[PROBLEM DETAILS]
Reproduce the data exactly.

[start of MATERIAL PROVIDED]

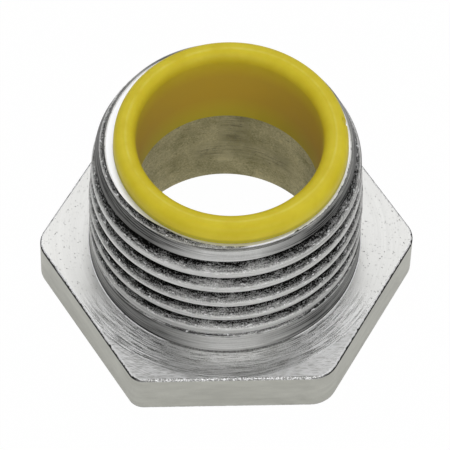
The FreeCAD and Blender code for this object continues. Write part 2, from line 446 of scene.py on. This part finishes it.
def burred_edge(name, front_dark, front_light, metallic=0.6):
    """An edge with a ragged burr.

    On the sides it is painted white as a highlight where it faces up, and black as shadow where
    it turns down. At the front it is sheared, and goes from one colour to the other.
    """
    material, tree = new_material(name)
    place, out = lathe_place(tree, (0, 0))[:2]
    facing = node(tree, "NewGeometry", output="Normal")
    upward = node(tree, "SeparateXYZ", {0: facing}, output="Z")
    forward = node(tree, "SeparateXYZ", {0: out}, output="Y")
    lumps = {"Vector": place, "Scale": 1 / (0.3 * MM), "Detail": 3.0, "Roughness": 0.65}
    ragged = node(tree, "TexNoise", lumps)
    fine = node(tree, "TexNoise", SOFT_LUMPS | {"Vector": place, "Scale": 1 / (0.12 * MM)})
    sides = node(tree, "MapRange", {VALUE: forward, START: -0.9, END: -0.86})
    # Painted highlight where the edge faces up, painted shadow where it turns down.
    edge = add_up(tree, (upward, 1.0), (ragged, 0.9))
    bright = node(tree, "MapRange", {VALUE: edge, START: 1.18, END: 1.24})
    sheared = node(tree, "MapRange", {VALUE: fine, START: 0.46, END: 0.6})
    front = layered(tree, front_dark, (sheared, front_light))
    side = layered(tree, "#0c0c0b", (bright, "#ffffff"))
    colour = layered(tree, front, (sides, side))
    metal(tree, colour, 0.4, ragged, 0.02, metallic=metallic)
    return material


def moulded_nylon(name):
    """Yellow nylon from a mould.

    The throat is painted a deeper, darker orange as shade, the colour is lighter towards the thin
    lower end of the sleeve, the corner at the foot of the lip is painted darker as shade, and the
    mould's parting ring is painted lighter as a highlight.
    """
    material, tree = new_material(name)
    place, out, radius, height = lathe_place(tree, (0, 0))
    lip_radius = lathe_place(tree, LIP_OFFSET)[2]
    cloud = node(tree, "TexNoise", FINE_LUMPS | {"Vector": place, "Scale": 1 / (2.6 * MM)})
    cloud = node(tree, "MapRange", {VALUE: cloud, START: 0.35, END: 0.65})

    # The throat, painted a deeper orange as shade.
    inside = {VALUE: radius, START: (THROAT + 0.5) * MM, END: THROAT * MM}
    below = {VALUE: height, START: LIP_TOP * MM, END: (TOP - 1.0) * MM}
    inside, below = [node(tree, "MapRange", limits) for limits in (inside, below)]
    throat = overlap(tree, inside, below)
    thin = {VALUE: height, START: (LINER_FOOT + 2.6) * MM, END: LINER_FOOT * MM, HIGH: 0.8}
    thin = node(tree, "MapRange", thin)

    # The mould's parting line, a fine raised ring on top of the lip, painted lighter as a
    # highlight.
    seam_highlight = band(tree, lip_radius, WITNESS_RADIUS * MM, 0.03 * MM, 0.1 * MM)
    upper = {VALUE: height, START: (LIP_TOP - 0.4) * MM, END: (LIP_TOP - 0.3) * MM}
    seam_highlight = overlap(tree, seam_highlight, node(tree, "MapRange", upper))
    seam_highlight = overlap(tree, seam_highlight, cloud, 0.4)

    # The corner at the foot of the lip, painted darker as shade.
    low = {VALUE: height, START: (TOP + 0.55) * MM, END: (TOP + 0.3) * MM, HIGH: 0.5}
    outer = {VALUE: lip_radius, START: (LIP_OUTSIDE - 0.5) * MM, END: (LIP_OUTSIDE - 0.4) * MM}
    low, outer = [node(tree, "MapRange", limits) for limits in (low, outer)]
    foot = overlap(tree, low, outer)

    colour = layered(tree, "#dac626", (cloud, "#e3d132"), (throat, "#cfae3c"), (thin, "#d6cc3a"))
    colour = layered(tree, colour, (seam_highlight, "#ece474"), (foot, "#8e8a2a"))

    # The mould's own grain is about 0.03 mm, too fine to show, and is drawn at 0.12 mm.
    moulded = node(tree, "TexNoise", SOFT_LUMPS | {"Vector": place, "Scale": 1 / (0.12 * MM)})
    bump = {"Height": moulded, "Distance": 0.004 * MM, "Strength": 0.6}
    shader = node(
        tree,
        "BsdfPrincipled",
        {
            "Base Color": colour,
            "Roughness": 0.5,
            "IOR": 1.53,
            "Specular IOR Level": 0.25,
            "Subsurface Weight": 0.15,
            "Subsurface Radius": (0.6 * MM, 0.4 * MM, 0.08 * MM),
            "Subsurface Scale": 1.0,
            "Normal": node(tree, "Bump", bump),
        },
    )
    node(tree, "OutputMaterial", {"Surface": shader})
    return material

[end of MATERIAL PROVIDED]

[RESPONSE TO THE TASK]
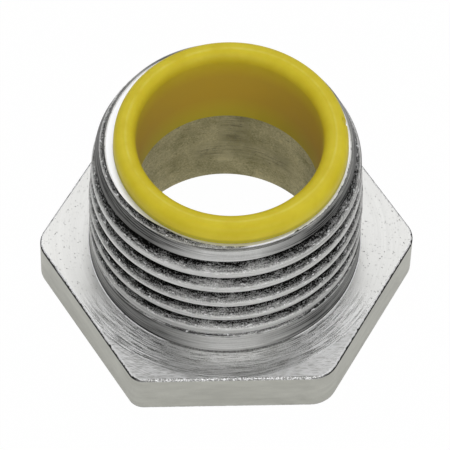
The FreeCAD and Blender code for this object continues. Write part 2, from line 446 of scene.py on. This part finishes it.
def burred_edge(name, front_dark, front_light, metallic=0.6):
    """An edge with a ragged burr.

    On the sides it is painted white as a highlight where it faces up, and black as shadow where
    it turns down. At the front it is sheared, and goes from one colour to the other.
    """
    material, tree = new_material(name)
    place, out = lathe_place(tree, (0, 0))[:2]
    facing = node(tree, "NewGeometry", output="Normal")
    upward = node(tree, "SeparateXYZ", {0: facing}, output="Z")
    forward = node(tree, "SeparateXYZ", {0: out}, output="Y")
    lumps = {"Vector": place, "Scale": 1 / (0.3 * MM), "Detail": 3.0, "Roughness": 0.65}
    ragged = node(tree, "TexNoise", lumps)
    fine = node(tree, "TexNoise", SOFT_LUMPS | {"Vector": place, "Scale": 1 / (0.12 * MM)})
    sides = node(tree, "MapRange", {VALUE: forward, START: -0.9, END: -0.86})
    # Painted highlight where the edge faces up, painted shadow where it turns down.
    edge = add_up(tree, (upward, 1.0), (ragged, 0.9))
    bright = node(tree, "MapRange", {VALUE: edge, START: 1.18, END: 1.24})
    sheared = node(tree, "MapRange", {VALUE: fine, START: 0.46, END: 0.6})
    front = layered(tree, front_dark, (sheared, front_light))
    side = layered(tree, "#0c0c0b", (bright, "#ffffff"))
    colour = layered(tree, front, (sides, side))
    metal(tree, colour, 0.4, ragged, 0.02, metallic=metallic)
    return material


def moulded_nylon(name):
    """Yellow nylon from a mould.

    The throat is painted a deeper, darker orange as shade, the colour is lighter towards the thin
    lower end of the sleeve, the corner at the foot of the lip is painted darker as shade, and the
    mould's parting ring is painted lighter as a highlight.
    """
    material, tree = new_material(name)
    place, out, radius, height = lathe_place(tree, (0, 0))
    lip_radius = lathe_place(tree, LIP_OFFSET)[2]
    cloud = node(tree, "TexNoise", FINE_LUMPS | {"Vector": place, "Scale": 1 / (2.6 * MM)})
    cloud = node(tree, "MapRange", {VALUE: cloud, START: 0.35, END: 0.65})

    # The throat, painted a deeper orange as shade.
    inside = {VALUE: radius, START: (THROAT + 0.5) * MM, END: THROAT * MM}
    below = {VALUE: height, START: LIP_TOP * MM, END: (TOP - 1.0) * MM}
    inside, below = [node(tree, "MapRange", limits) for limits in (inside, below)]
    throat = overlap(tree, inside, below)
    thin = {VALUE: height, START: (LINER_FOOT + 2.6) * MM, END: LINER_FOOT * MM, HIGH: 0.8}
    thin = node(tree, "MapRange", thin)

    # The mould's parting line, a fine raised ring on top of the lip, painted lighter as a
    # highlight.
    seam_highlight = band(tree, lip_radius, WITNESS_RADIUS * MM, 0.03 * MM, 0.1 * MM)
    upper = {VALUE: height, START: (LIP_TOP - 0.4) * MM, END: (LIP_TOP - 0.3) * MM}
    seam_highlight = overlap(tree, seam_highlight, node(tree, "MapRange", upper))
    seam_highlight = overlap(tree, seam_highlight, cloud, 0.4)

    # The corner at the foot of the lip, painted darker as shade.
    low = {VALUE: height, START: (TOP + 0.55) * MM, END: (TOP + 0.3) * MM, HIGH: 0.5}
    outer = {VALUE: lip_radius, START: (LIP_OUTSIDE - 0.5) * MM, END: (LIP_OUTSIDE - 0.4) * MM}
    low, outer = [node(tree, "MapRange", limits) for limits in (low, outer)]
    foot = overlap(tree, low, outer)

    colour = layered(tree, "#dac626", (cloud, "#e3d132"), (throat, "#cfae3c"), (thin, "#d6cc3a"))
    colour = layered(tree, colour, (seam_highlight, "#ece474"), (foot, "#8e8a2a"))

    # The mould's own grain is about 0.03 mm, too fine to show, and is drawn at 0.12 mm.
    moulded = node(tree, "TexNoise", SOFT_LUMPS | {"Vector": place, "Scale": 1 / (0.12 * MM)})
    bump = {"Height": moulded, "Distance": 0.004 * MM, "Strength": 0.6}
    shader = node(
        tree,
        "BsdfPrincipled",
        {
            "Base Color": colour,
            "Roughness": 0.5,
            "IOR": 1.53,
            "Specular IOR Level": 0.25,
            "Subsurface Weight": 0.15,
            "Subsurface Radius": (0.6 * MM, 0.4 * MM, 0.08 * MM),
            "Subsurface Scale": 1.0,
            "Normal": node(tree, "Bump", bump),
        },
    )
    node(tree, "OutputMaterial", {"Surface": shader})
    return material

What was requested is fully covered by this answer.